Wenn wir den real existierenden Journalismus in seiner Gesamtheit mit den Blogs in ihrer Gesamtheit vergleichen, wird schon die unterschiedliche Zielrichtung klar. Es macht IMHO auch die 99%-Aussage klarer. Wenn ich Informationen brauche, und eine zufällige Zeitung oder ein zufälliges Blog nehmen muss, dann ist die Chance, Informationen (im Sinne von Nachrichten) zu finden, in der Zeitung höher, da Blogs sich vielfach mit anderen Dingen und mit anderen Zielrichtungen beschäftigen. Gehen wir soweit konform?

Wenn wir dagegen eine ideale Zeitung mit einem idealen Blog (definiert als ein Medium zur Informationskontrolle) vergleichen, wäre das Blog überflüssig, da die Zeitung sauber arbeitet.

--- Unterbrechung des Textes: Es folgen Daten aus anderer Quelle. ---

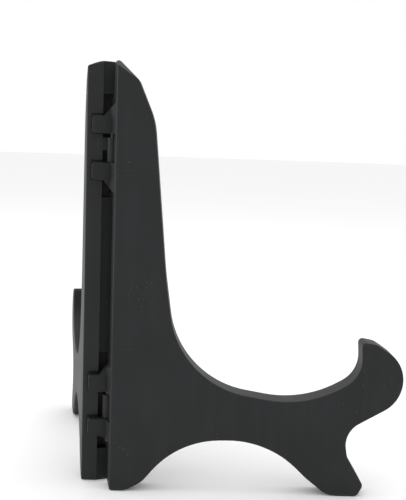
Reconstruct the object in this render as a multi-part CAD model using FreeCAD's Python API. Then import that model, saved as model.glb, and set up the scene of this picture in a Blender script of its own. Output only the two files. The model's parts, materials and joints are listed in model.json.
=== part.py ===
import FreeCAD, Part
import math
import os

# A folding stand made of two moulded plastic leaves. They are mirror images in outline and open to a V
# in plan, with the spine at the back. Two hinge stations join them: at each one the left leaf has a pair
# of claws, the right leaf has a knuckle between them, and a pin runs through all three.
#
# The model is built about the hinge axis, which is vertical. Each leaf has its own frame there:
# "along" is the distance from the axis towards the front, "out" the distance from the plane where the
# folded leaves meet, and "up" the height. At the end everything moves to the centre of the base.

V = FreeCAD.Vector

# Driving dimensions, in millimetres and degrees
height = 150.0                  # top of a leaf's outer face
open_angle = 99.6               # between the leaves when the stand is set up
leaf_thickness = 8.8
folded_gap = 0.4                # between the two inner faces when folded
spine_setback = 1.86            # from the hinge axis to the back edge, at the outer face
spine_lean = 0.185              # how far the back edge moves back for each millimetre inwards
heel_radius = 1.0
crown_radius = 1.0
outer_edge_radius = 0.6         # round on the outline of the outer face
crown_rise = 1.8                # how far the inner part of the spine's top stands above the outer face

# Leaf outline: distance from the back edge, height, and corner radius, from the top of the spine
# forward over the cradle and the knob, and back under the arch. It starts and ends behind the back
# edge, which is cut to its lean afterwards.
leaf_outline = [
    (-3.0, height + crown_rise, 0.0),   # top of the spine
    (0.5, height + crown_rise, 1.5),
    (7.5, 145.0, 4.0),                  # shoulder
    (13.2, 131.5, 26.0),
    (18.2, 78.5, 120.0),                # front edge of the upright
    (23.8, 40.0, 33.5),                 # back of the cradle
    (69.0, 32.5, 40.0),                 # floor of the cradle
    (89.0, 44.0, 11.0),                 # root of the lip
    (88.1, 56.7, 1.5),                  # tip of the lip
    (93.8, 55.7, 6.0),
    (104.3, 48.7, 12.0),                # knob
    (102.6, 35.0, 12.5),
    (83.3, 23.8, 8.8),                  # neck above the front foot
    (84.8, 14.5, 6.3),
    (91.1, 4.0, 2.0),
    (88.9, 0.0, 2.0),                   # front foot
    (78.3, 0.0, 9.5),
    (70.3, 6.3, 19.5),                  # arch
    (56.1, 19.9, 35.0),
    (24.3, 19.0, 32.0),
    (11.4, 3.2, 11.5),
    (5.4, 0.0, 9.0),
    (-3.0, 0.0, 0.0),                   # heel
]

# Spine edge: the outer part of its thickness is a proud land, the inner part is a strip set back.
# The right leaf's strip ends in a tongue past the hinge plane, which closes the gap between the
# leaves, and the left leaf's inner face has a rebate for it.
strip_width = 3.3
strip_setback = 0.9
strip_fall = 0.8                # how much deeper the strip is at its inner edge
tongue_reach = 0.55             # past the hinge plane
tongue_depth = 5.0
rebate_clearance = 0.45

# Hinge stations, each measured from the underside of its lower claw
station_heights = {"upper": 110.5, "lower": 18.15}
claw_height = 6.1
claw_gap = 10.15
claw_wall = 1.35                # plastic between the pin and the claw's back face
claw_reach = 7.2                # how far a claw reaches out across the other leaf's land
claw_corner = 0.9
claw_bend = 1.1                 # where the claw's back face turns towards its own leaf
claw_root = 7.4                 # where that face meets its own leaf's spine edge
eye_radius = 2.4
eye_clearance = 0.35
notch_depth = 0.15
notch_clearance = 0.06
notch_side = 0.3
notch_above = 0.9
notch_below = 0.25
gusset_start = 3.2
gusset_end = -1.3
gusset_height = 5.6
pocket_depth = 4.3              # stops short of the tongue's front, which leaves the pocket an end wall
pocket_wall = 0.1               # the pocket's inner wall ends here, out from the hinge plane
pocket_below = 6.2
pocket_above = 7.6
knuckle_radius = 1.9
knuckle_clearance = 0.25
knuckle_below = 0.25            # end play under the knuckle
knuckle_above = 1.45            # and above it
rib_width = 1.2
web_height = 4.4
web_face = 0.9
web_depth = 4.0
pin_radius = 0.8
pin_clearance = 0.05
pin_below = 3.0                 # pin end below the lower claw
pin_above = 2.0                 # and above the upper claw
pin_point = 0.2

half_gap = folded_gap / 2
outer_face = half_gap + leaf_thickness
strip_edge = half_gap + strip_width
leaf_length = 130.0             # longer than a leaf
back_face = -(pin_radius + pin_clearance + claw_wall)
station_height = 2 * claw_height + claw_gap
bore_length = station_height + 2 * (gusset_height + 1)
turn = 90.0 - open_angle / 2    # from the X axis to the right leaf
far = 40.0                      # longer than anything near the hinge
TOP = V(0, 0, 1)


def rounded_face(corners, place):
    """A face bounded by straight runs between rounded corners; place() puts a flat point in space."""
    flat = [FreeCAD.Vector(a, b, 0) for a, b, radius in corners]
    runs = []
    for i, (a, b, radius) in enumerate(corners):
        here = flat[i]
        back = (flat[i - 1] - here).normalize()
        ahead = (flat[(i + 1) % len(flat)] - here).normalize()
        half = back.getAngle(ahead) / 2
        to_centre = (back + ahead).normalize() * (radius / math.sin(half))
        start = here + back * (radius / math.tan(half))
        end = here + ahead * (radius / math.tan(half))
        middle = here + to_centre - (back + ahead).normalize() * radius
        runs.append([place(p.x, p.y) for p in (start, middle, end)])
    edges = []
    for i, (start, middle, end) in enumerate(runs):
        next_start = runs[(i + 1) % len(runs)][0]
        if start.distanceToPoint(end) > 1e-6:
            edges.append(Part.Arc(start, middle, end).toShape())
        if end.distanceToPoint(next_start) > 1e-6:
            edges.append(Part.LineSegment(end, next_start).toShape())
    return Part.Face(Part.Wire(edges))


def polygon_face(points):
    return Part.Face(Part.makePolygon(points + points[:1]))


def box(along, out, up):
    """A box in a leaf's frame, from three (low, high) pairs."""
    size = [high - low for low, high in (along, out, up)]
    return Part.makeBox(size[0], size[1], size[2], V(along[0], out[0], up[0]))


def round_edges(solid, radius, picks):
    edges = [edge for edge in solid.Edges if picks(edge)]
    return solid.makeFillet(radius, edges)


def back_edge(out):
    """How far the leaning back edge of a leaf is from the axis, at one place in its thickness."""
    return spine_setback - (outer_face - out) * spine_lean


def lies_on(edge, out):
    return abs(edge.BoundBox.YMin - out) < 1e-4 and abs(edge.BoundBox.YMax - out) < 1e-4


def leans(edge, low, high):
    """Whether an edge runs across the back edge of a leaf, between two heights."""
    ends = [v.Point for v in edge.Vertexes]
    on_back = all(abs(p.x - back_edge(p.y)) < 1e-4 for p in ends)
    return on_back and all(low < p.z < high for p in ends)


def leaf_blank(inner_face):
    """One leaf in its own frame, from inner_face outwards, with its back edge leaned and rounded."""
    face = rounded_face(leaf_outline, lambda u, w: V(spine_setback + u, inner_face, w))
    leaf = face.extrude(V(0, outer_face - inner_face, 0))
    behind = [
        V(back_edge(outer_face + 1), outer_face + 1, -1),
        V(back_edge(inner_face - 1), inner_face - 1, -1),
        V(-far, inner_face - 1, -1),
        V(-far, outer_face + 1, -1),
    ]
    leaf = leaf.cut(polygon_face(behind).extrude(V(0, 0, height + 10)))

    leaf = round_edges(leaf, heel_radius, lambda e: leans(e, -1, 1))
    leaf = round_edges(leaf, crown_radius, lambda e: leans(e, height, height + 5))
    leaf = round_edges(leaf, outer_edge_radius, lambda e: lies_on(e, outer_face))

    # The spine's top falls away towards the outer face, on a plane that dies out at the shoulder
    corner = V(spine_setback, outer_face, height)
    along_shoulder = V(leaf_outline[2][0], 0, leaf_outline[2][1] - height)
    across = V(0, strip_edge - outer_face, crown_rise)
    slab = [corner + along_shoulder * a + across * b for a, b in ((-1, -1), (1.4, -1), (1.4, 2), (-1, 2))]
    return leaf.cut(polygon_face(slab).extrude(V(0, 0, 8)))


def strip_cut():
    """What is cut away behind the set-back strip."""
    step = back_edge(strip_edge) + strip_setback
    inner = -tongue_reach - 1
    points = [(step, strip_edge), (step + strip_fall, inner), (-far, inner), (-far, strip_edge)]
    return polygon_face([V(a, o, -1) for a, o in points]).extrude(V(0, 0, height + 10))


def right_frame(shape):
    return shape.rotated(V(0, 0, 0), TOP, -turn)


def left_frame(shape):
    return right_frame(shape).mirror(V(0, 0, 0), V(1, 0, 0))


def right_point(along, out):
    cos, sin = math.cos(math.radians(turn)), math.sin(math.radians(turn))
    return V(along * cos + out * sin, out * cos - along * sin, 0)


def left_point(along, out):
    p = right_point(along, out)
    return V(-p.x, p.y, 0)


def claw_outline(low, gusset_up, curved):
    """The claw as seen from behind, in the right leaf's frame: an arm with rounded tips and a gusset."""
    top = low + claw_height
    start = top if gusset_up else low
    step = gusset_height if gusset_up else -gusset_height
    flat = low if gusset_up else top
    corners = [(-far / 2, flat, 0.01), (claw_reach, flat, claw_corner), (claw_reach, start, claw_corner)]
    corners.append((gusset_start, start, 0.3))
    if curved:
        corners.append((gusset_end, start + step * 0.35, 3.2))
        corners.append((gusset_end - 0.4, start + step, 0.01))
    else:
        corners.append((gusset_end, start + step, 0.5))
    corners.append((-far / 2, start + step, 0.01))
    if not gusset_up:
        corners.reverse()
    face = rounded_face(corners, lambda out, up: V(-far / 2, out, up))
    return right_frame(face.extrude(V(far, 0, 0)))


def claw_plan(low, high):
    """The claw as seen from above: the arm, the eye round the pin, and its root in the left leaf."""
    floor = spine_setback + notch_depth - notch_clearance
    points = [
        right_point(back_face, claw_reach),
        right_point(floor, claw_reach),
        right_point(floor, 4.2),
        right_point(0.6, 3.0),
        left_point(4.0, 0.95),
        left_point(4.0, claw_root),
        left_point(back_edge(claw_root), claw_root),
        right_point(back_face, claw_bend),
    ]
    arm = polygon_face([p + V(0, 0, low) for p in points]).extrude(V(0, 0, high - low))
    eye = Part.makeCylinder(eye_radius, high - low, V(0, 0, low))
    return arm.fuse(eye)


def claws(base, curved):
    low, high = base - gusset_height, base + station_height + gusset_height
    plan = claw_plan(low, high)
    lower = claw_outline(base, False, curved)
    upper = claw_outline(base + claw_height + claw_gap, True, False)
    both = plan.common(lower.fuse(upper))
    return both


def left_leaf():
    leaf = leaf_blank(half_gap)
    rebate_end = spine_setback + tongue_depth + rebate_clearance
    rebate = box((-far, rebate_end), (-1, tongue_reach + rebate_clearance), (-1, height + 5))
    leaf = left_frame(leaf.cut(rebate))
    for name, base in station_heights.items():
        gap = base + claw_height
        leaf = leaf.cut(Part.makeCylinder(knuckle_radius + knuckle_clearance, claw_gap, V(0, 0, gap)))
        leaf = leaf.fuse(claws(base, curved=name == "lower"))
        bore = Part.makeCylinder(pin_radius + pin_clearance, bore_length, V(0, 0, base - gusset_height - 1))
        leaf = leaf.cut(bore)
    return leaf.removeSplitter()


def knuckle(base, with_web):
    """The barrel round the pin, in the right leaf's frame, with the rib and web that hold it."""
    low = base + claw_height + knuckle_below
    high = base + claw_height + claw_gap - knuckle_above
    barrel = Part.makeCylinder(knuckle_radius, high - low, V(0, 0, low))
    floor = spine_setback + pocket_depth + 1
    rib = box((0, floor), (half_gap, half_gap + rib_width), (low, high))
    shape = barrel.fuse(rib)
    if with_web:
        web = box((web_face, web_face + web_depth), (half_gap, strip_edge + 0.5), (high - web_height, high))
        shape = shape.fuse(web)
    return shape


def right_leaf():
    leaf = leaf_blank(-tongue_reach).cut(strip_cut())
    front = (spine_setback + tongue_depth, leaf_length)
    leaf = leaf.cut(box(front, (-tongue_reach - 1, half_gap), (-1, height + 5)))
    for name, base in station_heights.items():
        up = (base - pocket_below, base + station_height + pocket_above)
        leaf = leaf.cut(box((0, eye_radius + eye_clearance), (-1, strip_edge), up))
        leaf = leaf.cut(box((0, spine_setback + pocket_depth), (pocket_wall, strip_edge), up))
        for claw in (base, base + claw_height + claw_gap):
            up = (claw - notch_below, claw + claw_height + notch_above)
            notch = box((0, spine_setback + notch_depth), (0, claw_reach + notch_side), up)
            leaf = leaf.cut(notch)
        leaf = leaf.fuse(knuckle(base, with_web=name == "upper"))
        leaf = leaf.cut(Part.makeCylinder(pin_radius, far, V(0, 0, base)))
    return right_frame(leaf.removeSplitter())


def hinge_pin(base):
    length = pin_below + station_height + pin_above
    pin = Part.makeCylinder(pin_radius, length, V(0, 0, base - pin_below))
    return pin.makeChamfer(pin_point, [e for e in pin.Edges if e.Closed])


nodes = {"left_leaf": left_leaf(), "right_leaf": right_leaf()}
for name, base in station_heights.items():
    nodes[name + "_hinge_pin"] = hinge_pin(base)

# The origin is the centre of the base of the whole stand when it is set up
whole = Part.makeCompound(list(nodes.values())).optimalBoundingBox(False)
shift = V(-whole.Center.x, -whole.Center.y, -whole.ZMin)
os.makedirs("parts", exist_ok=True)
for name, shape in nodes.items():
    solid = shape.Solids[0]
    solid.translate(shift)
    print(name, "solids", len(shape.Solids), "valid", solid.isValid(), "volume", round(solid.Volume, 1))
    solid.exportStep("parts/" + name + ".step")
print("hinge axis at", round(shift.x, 4), round(shift.y, 4), "box", whole)
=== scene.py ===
import json
import math

import bmesh
import bpy
from mathutils import Matrix, Vector

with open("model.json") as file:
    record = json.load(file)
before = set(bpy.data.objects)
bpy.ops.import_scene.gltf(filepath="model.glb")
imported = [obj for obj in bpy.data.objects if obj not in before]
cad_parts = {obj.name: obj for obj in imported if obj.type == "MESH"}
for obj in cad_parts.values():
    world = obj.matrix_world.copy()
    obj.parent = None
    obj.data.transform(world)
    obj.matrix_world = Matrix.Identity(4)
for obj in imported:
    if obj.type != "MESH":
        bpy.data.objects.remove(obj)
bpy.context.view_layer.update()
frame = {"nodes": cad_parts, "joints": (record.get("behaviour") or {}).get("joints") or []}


# The two leaves: each is one thick moulding of charcoal plastic, shot in a steel mould whose walls
# are spark-eroded to a fine matt grain. They come out of the mould in one piece with their claws,
# knuckles and feet, and nothing is glued or screwed to them.
class Sock:
    """A shader socket that Python arithmetic can be written on; each operation adds a Math node."""

    def __init__(self, tree, socket):
        self.tree = tree
        self.socket = socket

    def maths(self, operation, *values):
        return node(self.tree, "ShaderNodeMath", {"operation": operation}, dict(enumerate(values)))

    def __add__(self, other):
        return self.maths("ADD", self, other)

    __radd__ = __add__

    def __sub__(self, other):
        return self.maths("SUBTRACT", self, other)

    def __rsub__(self, other):
        return self.maths("SUBTRACT", other, self)

    def __mul__(self, other):
        return self.maths("MULTIPLY", self, other)

    __rmul__ = __mul__

    def step(self, low, high):
        """0 below low, 1 above high, and smooth between."""
        ends = {"Value": self, "From Min": low, "From Max": high}
        return node(self.tree, "ShaderNodeMapRange", {"interpolation_type": "SMOOTHSTEP"}, ends)


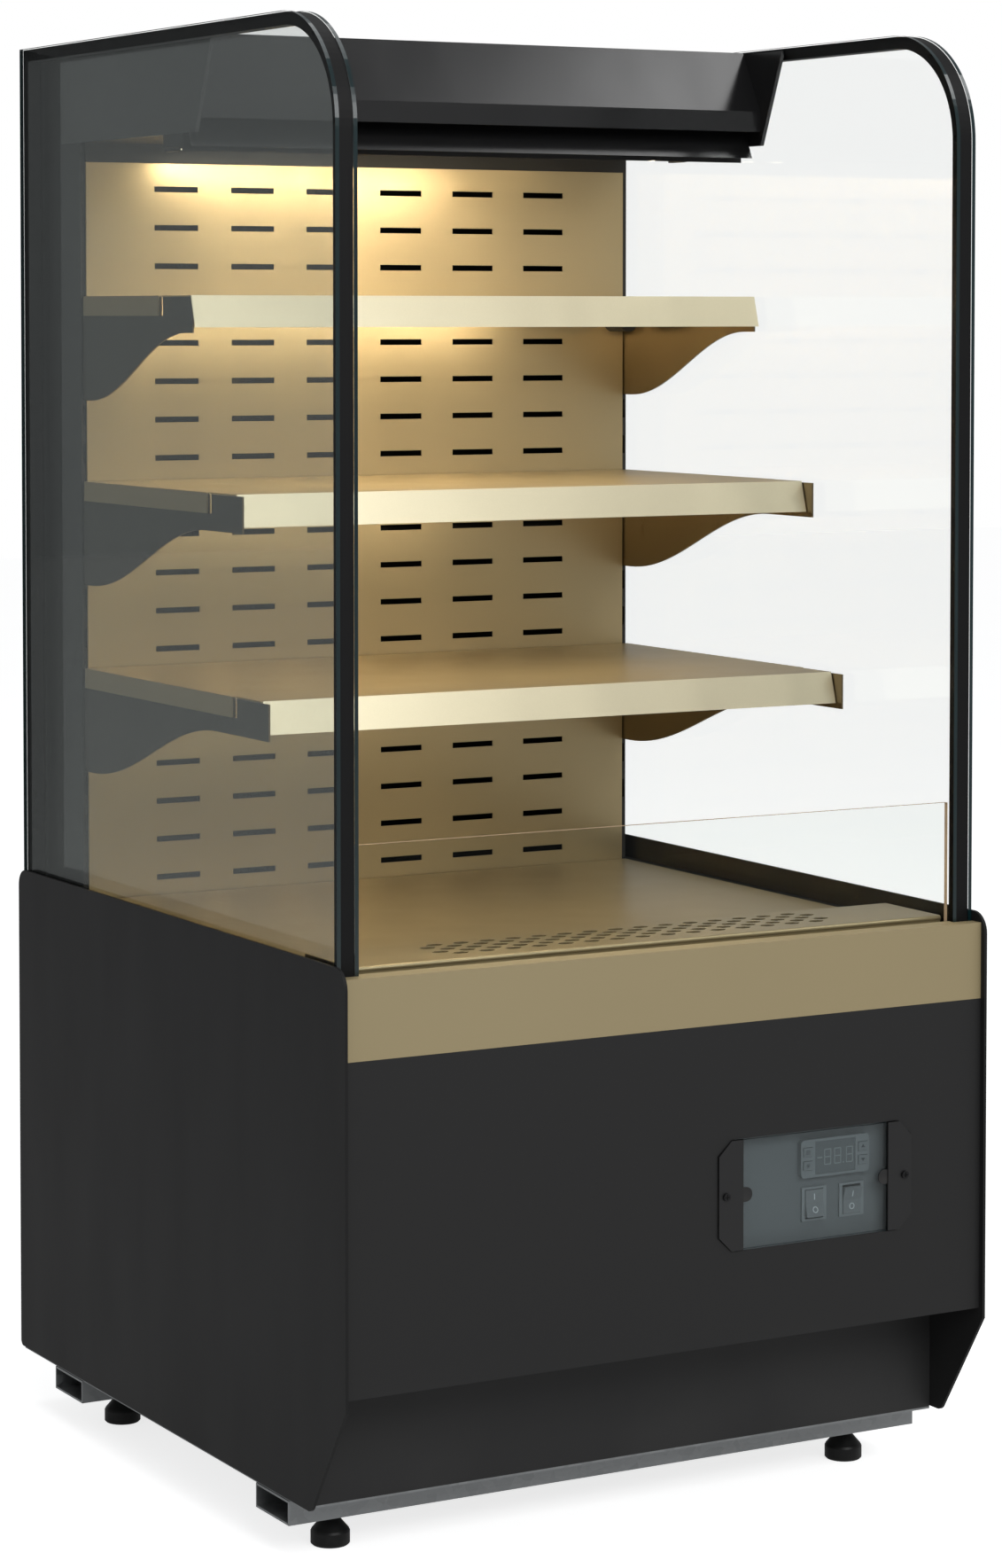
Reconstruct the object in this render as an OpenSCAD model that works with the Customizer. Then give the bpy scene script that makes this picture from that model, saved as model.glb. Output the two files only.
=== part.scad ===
// Open-fronted refrigerated display case for a bakery counter: glass sides, three shelves on a
// slotted back, a canopy with an air outlet, and a machine compartment below the deck.
// Axes: x to the right seen from the front, y to the rear, z up from the floor.
// Most profiles are given as [depth, height]: depth is measured back from the front edge of the sides.

/* [Overall] */
// width over the two side panels
case_w = 700; // [640:5:900]
// depth from the front edge to the rear edge of the side panels
case_d = 750; // [640:5:900]
// height from the floor to the top edge of the side glass
case_h = 1418; // [1200:1:1700]

/* [Base and feet] */
// height of the levelling feet under the base rails
foot_h = 34; // [30:1:44]
// diameter of a foot pad
foot_dia = 37; // [30:1:44]
// thread diameter of a foot stud
stud_dia = 10; // [8:1:12]
// radial clearance between a stud and its weld nut
stud_fit = 0.08; // [0.05:0.01:0.1]
// depth of a base rail, front to rear
rail_dep = 69; // [60:1:80]
// height of a base rail
rail_h = 23; // [18:1:28]
// wall of a base rail
rail_wall = 2; // [1.5:0.5:3]
// depth of the front face of the front rail
rail_front_at = 118.5; // [100:0.5:140]
// distance from the rear edge of the case to the front face of the rear rail
rail_rear_gap = 156.5; // [140:0.5:190]
// distance from the side of the case to the centre of a foot
foot_inset = 62; // [45:1:90]
// sheet thickness of the base pan
pan_t = 2; // [1.5:0.5:3]

/* [Body panels] */
// thickness of a side panel
side_t = 3; // [2:0.5:4]
// gap between the base rails and the bottom edge of the side panels
side_lift = 3; // [1:0.5:7]
// height of the side panels above the rim of the tub
side_rise = 36; // [32:1:42]
// height where the front edge of a side panel starts to slope back
side_cut_z = 167; // [130:1:180]
// how far the sloping edge runs back at the bottom
side_cut_d = 63; // [40:1:75]
// sheet thickness of the front panels
sheet = 1.5; // [1:0.1:2]
// depth of the front faces behind the side panel edges
face_at = 6; // [4:0.5:9]
// bottom edge of the front panel
panel_z0 = 176; // [174:1:190]
// joint between front panel and coloured strip
strip_z0 = 480; // [470:1:484]
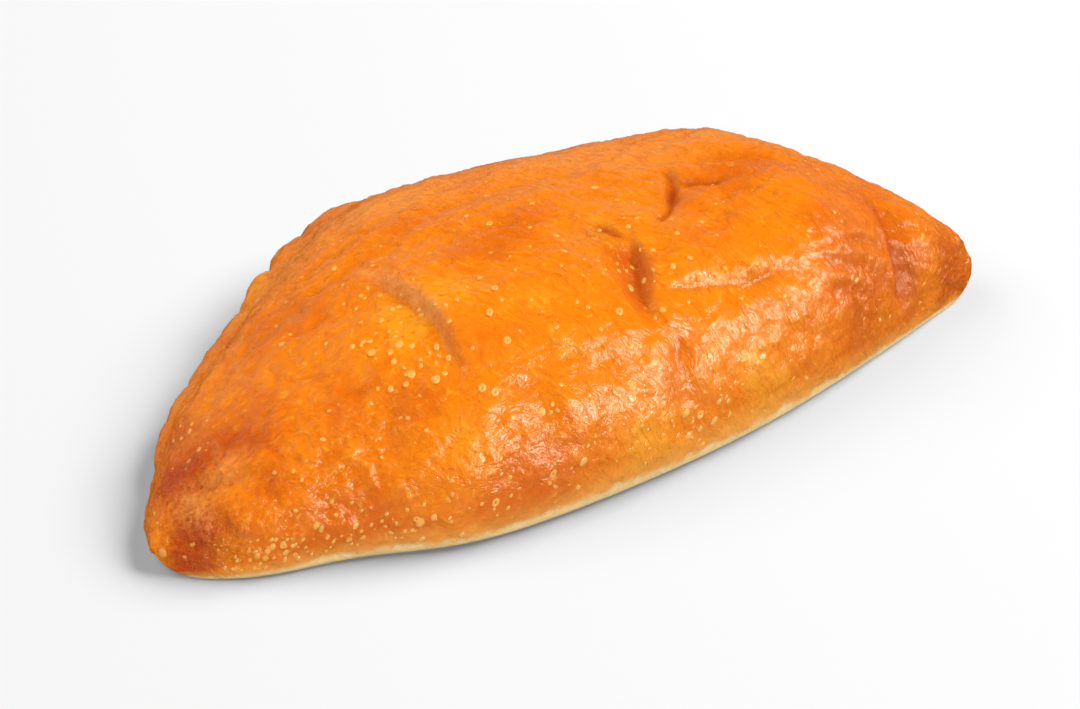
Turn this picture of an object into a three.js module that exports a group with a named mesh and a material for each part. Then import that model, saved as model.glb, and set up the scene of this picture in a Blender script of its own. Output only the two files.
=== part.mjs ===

Ist das ideale Blog ein Informationsgenerierer, dann gibt es keinen Unterschied zwischen ihm und einer Zeitung, denn beide stellen möglichst objektiv einen Sachverhalt dar.
Sind wir hier noch konform?

Zweiter Denkfehler: Hättest Du unendlich viel Zeit und wärest in Deiner Auffassungsgabe unbeschränkt, könntest Du Dich in alles einarbeiten, Dir zu allem selbst eine fundierte Meinung bilden.
Nun sind Menschen für gewöhnlich weder das eine, noch das andere. Sie sind in ihrer Informationsbeschaffung also darauf angewiesen, zu selektieren. Zum einen kann man uninteresantes ausblenden, was leider nicht immer geht, wenn es einen direkt betrifft. Zum anderen kann man sich verlässliche Quellen besorgen. Auch das kostet Zeit und Wissen. Beides kann man reduzieren, wenn man bestimmte Kriterien für Verlässlichkeit anlegt. Damit wären wir wieder bei den von mir früher schon gebrachten 1. Reputation, 2. nachvollziehbare Arbeitsweise (der an die Wissenschaft angelehnte Prozess journalistischen Arbeitens), 3. mehrere Kontrollebenen.

All dies kann auch ein Blogger erlangen (wobei 3. dann durch direktes Feed-back erfolgt). In der Gesamtheit kann ich aber bei Zeitungen eher als bei Blogs von einer Erfüllung aller drei Kriterien ausgehen.